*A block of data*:
- - - - - - -

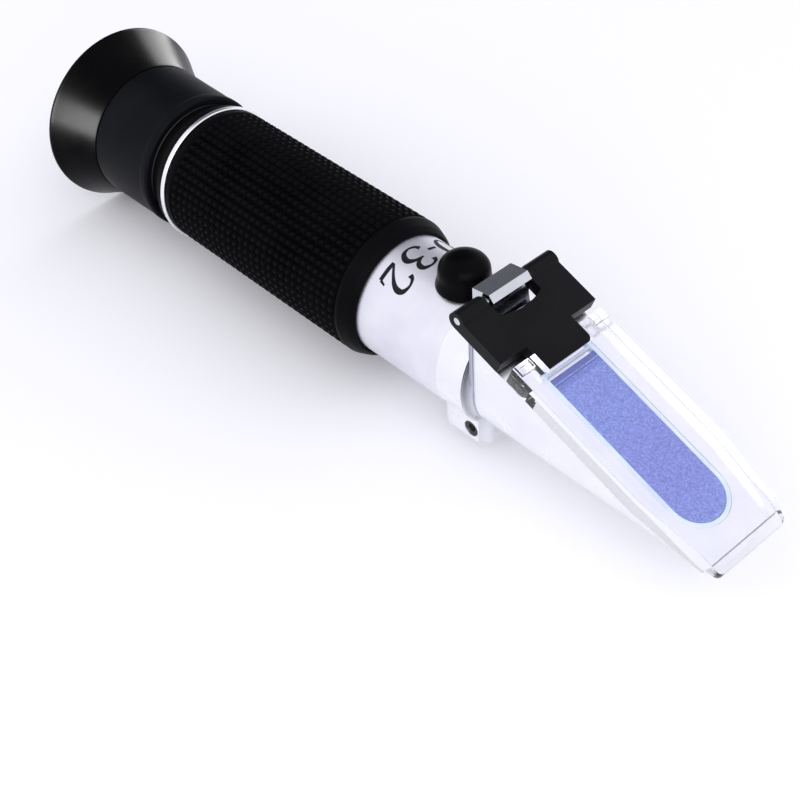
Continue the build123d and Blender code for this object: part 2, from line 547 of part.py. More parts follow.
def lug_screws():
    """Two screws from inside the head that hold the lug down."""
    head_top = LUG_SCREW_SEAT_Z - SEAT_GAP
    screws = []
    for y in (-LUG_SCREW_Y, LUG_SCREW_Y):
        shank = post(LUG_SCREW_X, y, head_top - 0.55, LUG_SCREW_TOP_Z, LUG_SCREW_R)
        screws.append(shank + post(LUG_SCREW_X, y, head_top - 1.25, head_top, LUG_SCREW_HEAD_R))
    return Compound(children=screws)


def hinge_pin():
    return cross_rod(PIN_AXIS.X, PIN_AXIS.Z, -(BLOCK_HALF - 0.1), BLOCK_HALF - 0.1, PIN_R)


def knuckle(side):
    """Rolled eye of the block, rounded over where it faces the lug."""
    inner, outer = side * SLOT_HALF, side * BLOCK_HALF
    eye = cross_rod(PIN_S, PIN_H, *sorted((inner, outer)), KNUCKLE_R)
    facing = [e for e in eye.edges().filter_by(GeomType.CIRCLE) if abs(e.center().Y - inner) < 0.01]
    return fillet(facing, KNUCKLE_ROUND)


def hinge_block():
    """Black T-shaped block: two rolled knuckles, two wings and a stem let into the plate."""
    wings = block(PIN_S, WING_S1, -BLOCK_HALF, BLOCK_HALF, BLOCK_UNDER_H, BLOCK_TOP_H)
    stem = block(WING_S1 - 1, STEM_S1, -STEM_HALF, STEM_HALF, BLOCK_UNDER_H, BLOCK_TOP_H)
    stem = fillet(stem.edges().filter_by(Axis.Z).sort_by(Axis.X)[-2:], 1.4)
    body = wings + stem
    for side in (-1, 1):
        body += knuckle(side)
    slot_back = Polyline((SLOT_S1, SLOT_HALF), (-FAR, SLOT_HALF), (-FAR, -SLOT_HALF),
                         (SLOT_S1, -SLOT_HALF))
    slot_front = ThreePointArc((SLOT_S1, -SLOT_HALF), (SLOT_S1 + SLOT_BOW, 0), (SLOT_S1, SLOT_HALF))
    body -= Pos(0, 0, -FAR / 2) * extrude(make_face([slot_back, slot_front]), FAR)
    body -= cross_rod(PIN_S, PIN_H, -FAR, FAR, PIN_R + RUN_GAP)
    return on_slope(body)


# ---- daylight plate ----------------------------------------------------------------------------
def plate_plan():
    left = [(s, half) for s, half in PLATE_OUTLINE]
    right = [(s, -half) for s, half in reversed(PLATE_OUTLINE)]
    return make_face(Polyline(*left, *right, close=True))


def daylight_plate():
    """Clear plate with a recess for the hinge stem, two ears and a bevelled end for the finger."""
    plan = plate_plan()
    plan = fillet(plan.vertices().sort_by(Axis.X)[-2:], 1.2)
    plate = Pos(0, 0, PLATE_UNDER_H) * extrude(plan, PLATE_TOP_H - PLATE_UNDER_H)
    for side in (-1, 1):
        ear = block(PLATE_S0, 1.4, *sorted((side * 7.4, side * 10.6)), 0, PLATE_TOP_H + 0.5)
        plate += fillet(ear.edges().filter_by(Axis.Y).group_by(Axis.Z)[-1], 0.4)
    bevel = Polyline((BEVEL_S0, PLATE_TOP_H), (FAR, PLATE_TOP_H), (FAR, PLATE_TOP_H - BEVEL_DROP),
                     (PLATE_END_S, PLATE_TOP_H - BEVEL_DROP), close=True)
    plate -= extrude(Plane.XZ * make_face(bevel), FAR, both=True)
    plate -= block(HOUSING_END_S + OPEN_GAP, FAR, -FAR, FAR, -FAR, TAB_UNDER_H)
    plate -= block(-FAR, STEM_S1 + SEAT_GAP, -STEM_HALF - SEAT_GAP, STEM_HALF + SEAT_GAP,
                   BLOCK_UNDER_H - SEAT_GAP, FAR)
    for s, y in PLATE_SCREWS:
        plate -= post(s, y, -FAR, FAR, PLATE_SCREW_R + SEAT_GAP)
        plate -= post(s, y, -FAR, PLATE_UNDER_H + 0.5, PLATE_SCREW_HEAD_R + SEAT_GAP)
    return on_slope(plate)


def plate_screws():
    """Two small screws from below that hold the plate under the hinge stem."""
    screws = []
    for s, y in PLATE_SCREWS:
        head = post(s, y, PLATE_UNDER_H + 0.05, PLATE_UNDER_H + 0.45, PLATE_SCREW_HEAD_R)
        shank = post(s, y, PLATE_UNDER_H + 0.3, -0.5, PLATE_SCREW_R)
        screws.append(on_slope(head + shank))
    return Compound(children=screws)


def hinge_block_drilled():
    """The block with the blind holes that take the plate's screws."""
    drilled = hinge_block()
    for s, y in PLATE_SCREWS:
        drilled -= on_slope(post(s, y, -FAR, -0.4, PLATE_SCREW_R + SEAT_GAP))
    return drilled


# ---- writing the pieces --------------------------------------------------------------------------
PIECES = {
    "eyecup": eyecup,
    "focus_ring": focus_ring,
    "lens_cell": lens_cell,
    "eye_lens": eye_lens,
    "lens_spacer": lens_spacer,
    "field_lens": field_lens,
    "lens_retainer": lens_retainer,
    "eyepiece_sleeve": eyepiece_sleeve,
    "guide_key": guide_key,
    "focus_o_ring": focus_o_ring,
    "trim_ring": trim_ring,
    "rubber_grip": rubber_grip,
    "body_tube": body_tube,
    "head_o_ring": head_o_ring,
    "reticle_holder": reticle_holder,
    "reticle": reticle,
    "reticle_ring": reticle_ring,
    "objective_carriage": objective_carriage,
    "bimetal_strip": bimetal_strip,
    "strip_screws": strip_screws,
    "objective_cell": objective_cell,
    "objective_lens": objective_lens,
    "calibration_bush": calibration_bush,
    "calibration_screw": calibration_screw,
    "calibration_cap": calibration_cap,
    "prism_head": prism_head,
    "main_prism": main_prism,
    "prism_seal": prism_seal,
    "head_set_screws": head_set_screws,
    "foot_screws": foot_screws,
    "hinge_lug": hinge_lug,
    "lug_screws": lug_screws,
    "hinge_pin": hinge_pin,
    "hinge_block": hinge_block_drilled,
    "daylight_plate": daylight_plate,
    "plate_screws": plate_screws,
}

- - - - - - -

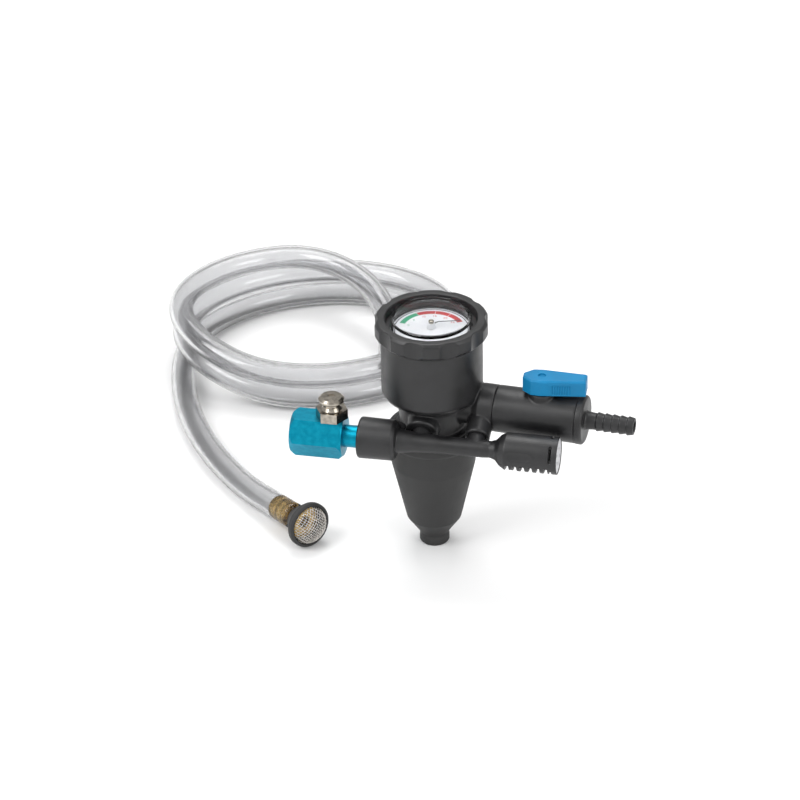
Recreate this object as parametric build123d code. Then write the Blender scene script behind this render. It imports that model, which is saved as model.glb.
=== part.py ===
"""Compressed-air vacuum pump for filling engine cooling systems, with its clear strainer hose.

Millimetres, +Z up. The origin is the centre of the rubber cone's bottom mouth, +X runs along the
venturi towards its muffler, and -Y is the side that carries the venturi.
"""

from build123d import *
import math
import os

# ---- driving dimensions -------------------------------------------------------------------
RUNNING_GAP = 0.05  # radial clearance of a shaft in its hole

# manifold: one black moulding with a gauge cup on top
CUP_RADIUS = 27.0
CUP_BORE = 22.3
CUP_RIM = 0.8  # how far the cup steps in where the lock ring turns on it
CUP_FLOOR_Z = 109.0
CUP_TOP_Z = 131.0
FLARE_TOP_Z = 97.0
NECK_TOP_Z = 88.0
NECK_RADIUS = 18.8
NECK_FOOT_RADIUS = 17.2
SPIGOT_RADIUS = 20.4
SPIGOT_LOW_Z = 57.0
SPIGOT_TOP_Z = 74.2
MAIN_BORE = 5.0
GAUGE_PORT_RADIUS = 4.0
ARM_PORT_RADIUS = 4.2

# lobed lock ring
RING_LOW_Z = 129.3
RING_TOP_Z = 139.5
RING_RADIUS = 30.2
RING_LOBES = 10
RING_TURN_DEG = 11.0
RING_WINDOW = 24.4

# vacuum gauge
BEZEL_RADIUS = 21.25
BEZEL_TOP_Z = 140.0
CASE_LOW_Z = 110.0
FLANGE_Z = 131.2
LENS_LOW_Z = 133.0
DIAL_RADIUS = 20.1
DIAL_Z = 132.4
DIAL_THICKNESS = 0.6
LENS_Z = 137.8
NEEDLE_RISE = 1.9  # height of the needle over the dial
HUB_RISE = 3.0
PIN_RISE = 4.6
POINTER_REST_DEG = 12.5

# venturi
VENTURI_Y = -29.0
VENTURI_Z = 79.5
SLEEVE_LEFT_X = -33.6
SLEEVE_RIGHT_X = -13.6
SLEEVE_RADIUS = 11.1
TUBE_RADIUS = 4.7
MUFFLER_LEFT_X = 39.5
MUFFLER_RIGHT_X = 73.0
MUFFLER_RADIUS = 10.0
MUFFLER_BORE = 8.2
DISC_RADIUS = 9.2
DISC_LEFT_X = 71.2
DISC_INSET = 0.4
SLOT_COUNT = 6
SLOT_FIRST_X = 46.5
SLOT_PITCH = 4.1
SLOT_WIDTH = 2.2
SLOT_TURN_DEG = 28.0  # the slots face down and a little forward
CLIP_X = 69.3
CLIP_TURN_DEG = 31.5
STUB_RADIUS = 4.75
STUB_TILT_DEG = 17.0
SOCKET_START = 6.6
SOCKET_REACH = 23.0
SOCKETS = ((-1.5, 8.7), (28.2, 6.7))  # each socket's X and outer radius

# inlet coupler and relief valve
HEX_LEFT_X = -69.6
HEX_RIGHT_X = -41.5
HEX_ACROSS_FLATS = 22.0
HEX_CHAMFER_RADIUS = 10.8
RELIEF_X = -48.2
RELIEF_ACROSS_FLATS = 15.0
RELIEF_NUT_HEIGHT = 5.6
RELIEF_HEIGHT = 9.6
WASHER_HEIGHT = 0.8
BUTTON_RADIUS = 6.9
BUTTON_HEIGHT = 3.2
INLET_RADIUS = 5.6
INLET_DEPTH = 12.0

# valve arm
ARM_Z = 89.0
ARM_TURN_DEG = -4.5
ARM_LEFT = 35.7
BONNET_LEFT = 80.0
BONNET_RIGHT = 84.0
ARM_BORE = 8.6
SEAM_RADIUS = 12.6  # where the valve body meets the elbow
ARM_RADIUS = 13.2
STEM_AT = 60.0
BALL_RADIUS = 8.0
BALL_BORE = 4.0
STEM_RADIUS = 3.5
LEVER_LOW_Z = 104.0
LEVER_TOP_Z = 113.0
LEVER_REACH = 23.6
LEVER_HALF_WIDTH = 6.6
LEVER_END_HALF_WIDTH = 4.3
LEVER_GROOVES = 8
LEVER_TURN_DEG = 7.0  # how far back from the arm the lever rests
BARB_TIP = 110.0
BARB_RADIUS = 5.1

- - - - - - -

*Task goal*: Above are the lines; repeat exactly the ones from the line containing "Continue the build123d" down to the line containing "return fillet(facing, KNUCKLE_ROUND)", both inclusive.

*In response*:
Continue the build123d and Blender code for this object: part 2, from line 547 of part.py. More parts follow.
def lug_screws():
    """Two screws from inside the head that hold the lug down."""
    head_top = LUG_SCREW_SEAT_Z - SEAT_GAP
    screws = []
    for y in (-LUG_SCREW_Y, LUG_SCREW_Y):
        shank = post(LUG_SCREW_X, y, head_top - 0.55, LUG_SCREW_TOP_Z, LUG_SCREW_R)
        screws.append(shank + post(LUG_SCREW_X, y, head_top - 1.25, head_top, LUG_SCREW_HEAD_R))
    return Compound(children=screws)


def hinge_pin():
    return cross_rod(PIN_AXIS.X, PIN_AXIS.Z, -(BLOCK_HALF - 0.1), BLOCK_HALF - 0.1, PIN_R)


def knuckle(side):
    """Rolled eye of the block, rounded over where it faces the lug."""
    inner, outer = side * SLOT_HALF, side * BLOCK_HALF
    eye = cross_rod(PIN_S, PIN_H, *sorted((inner, outer)), KNUCKLE_R)
    facing = [e for e in eye.edges().filter_by(GeomType.CIRCLE) if abs(e.center().Y - inner) < 0.01]
    return fillet(facing, KNUCKLE_ROUND)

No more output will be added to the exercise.